The album’s most dated tracks are the ones whose concepts seem to mirror the scandalous club records of the 2000s, like Blu Cantrell’s “Hit Em Up Style (Oops!).” In this case, it’s “Jane Doe,” where Keys gets territorial with another woman, and “Girlfriend,” a throbbing, New Jack Swing number about irrational jealousy. Both times, Keys’ heartfelt enthusiasm and bravado on the piano make the records more compelling and unique than they should be. She practices more vocal restraint on this album than she does on some of her later records (“Superwoman,” “Girl on Fire”) that feel as if she pulled them from a grab bag labeled “Empowerment Anthems.”

Keys’ second and third albums, The Diary of Alicia Keys and As I Am, fine-tune the classical blueprint of Songs in A Minor into elegant throwback soul. Her best songs—“Wreckless Love,” “Try Sleeping With a Broken Heart”—find subtle ways to pair her shameless idealism with real urgency. Sometimes she overdoes it, but not here.

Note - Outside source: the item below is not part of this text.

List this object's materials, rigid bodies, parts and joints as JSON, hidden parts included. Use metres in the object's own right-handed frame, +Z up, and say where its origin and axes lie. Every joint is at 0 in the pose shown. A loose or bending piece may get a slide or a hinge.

The summer before college, I listened to “Troubles” in pensive reflection while sobbing into a book of bad poems. Alone on my basement futon, I wondered the same thing as Keys did: “Why does it feel that my mind is constantly trying to pull me down?” (No answer.) And “How long will I feel so out of place?” (Forever, it’s OK.) On the shiny gospel soul of “Lovin U,” Keys both embraces and frets over the promise of committed love, above saintly organs. “If I gave you forever/Would you take care of me?” she asks a hopeful life partner. As ever, she’s posing life’s eternally simple rhetorical questions.